- **Exercise prompt**
Your task is to quote, unchanged, only the lines from the one with "Turn this picture" through the one with "# rows, +Y from", both ends included.

- **Recorded data**
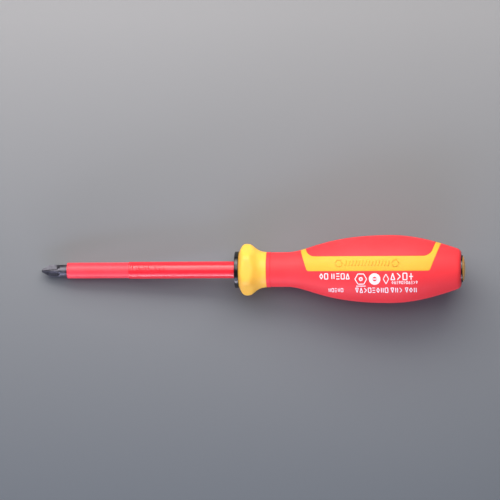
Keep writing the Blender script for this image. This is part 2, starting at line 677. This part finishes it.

==

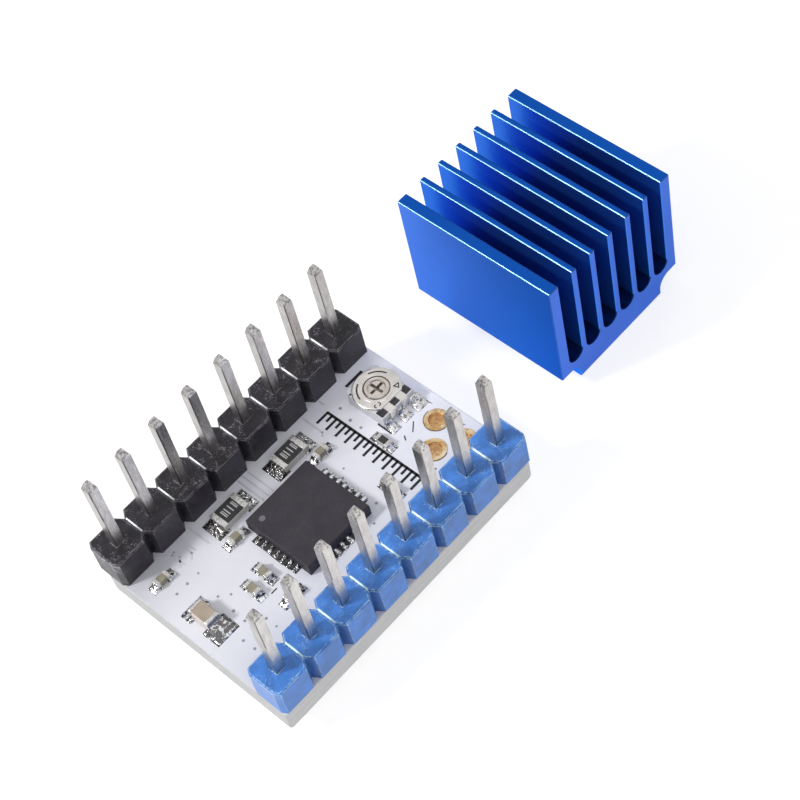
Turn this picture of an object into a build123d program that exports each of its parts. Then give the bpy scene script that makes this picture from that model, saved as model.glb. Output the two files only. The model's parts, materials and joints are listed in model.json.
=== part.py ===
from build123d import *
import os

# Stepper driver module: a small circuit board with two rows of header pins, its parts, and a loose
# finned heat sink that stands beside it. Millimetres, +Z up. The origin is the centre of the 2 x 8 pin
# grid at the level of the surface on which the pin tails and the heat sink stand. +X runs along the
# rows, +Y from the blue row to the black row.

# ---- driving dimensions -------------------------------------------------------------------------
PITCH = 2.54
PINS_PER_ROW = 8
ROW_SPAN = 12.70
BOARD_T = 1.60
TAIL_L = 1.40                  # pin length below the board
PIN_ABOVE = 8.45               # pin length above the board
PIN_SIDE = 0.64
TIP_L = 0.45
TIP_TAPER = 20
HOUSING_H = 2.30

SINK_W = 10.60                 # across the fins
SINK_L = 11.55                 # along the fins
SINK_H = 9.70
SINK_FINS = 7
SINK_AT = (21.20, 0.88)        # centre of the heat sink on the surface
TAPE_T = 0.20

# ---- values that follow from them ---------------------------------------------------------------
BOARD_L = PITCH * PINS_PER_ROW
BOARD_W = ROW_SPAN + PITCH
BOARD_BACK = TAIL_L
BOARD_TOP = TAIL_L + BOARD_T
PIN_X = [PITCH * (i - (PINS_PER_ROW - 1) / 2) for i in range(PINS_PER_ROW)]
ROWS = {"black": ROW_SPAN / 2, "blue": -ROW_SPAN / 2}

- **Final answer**
Turn this picture of an object into a build123d program that exports each of its parts. Then give the bpy scene script that makes this picture from that model, saved as model.glb. Output the two files only. The model's parts, materials and joints are listed in model.json.
=== part.py ===
from build123d import *
import os

# Stepper driver module: a small circuit board with two rows of header pins, its parts, and a loose
# finned heat sink that stands beside it. Millimetres, +Z up. The origin is the centre of the 2 x 8 pin
# grid at the level of the surface on which the pin tails and the heat sink stand. +X runs along the
# rows, +Y from the blue row to the black row.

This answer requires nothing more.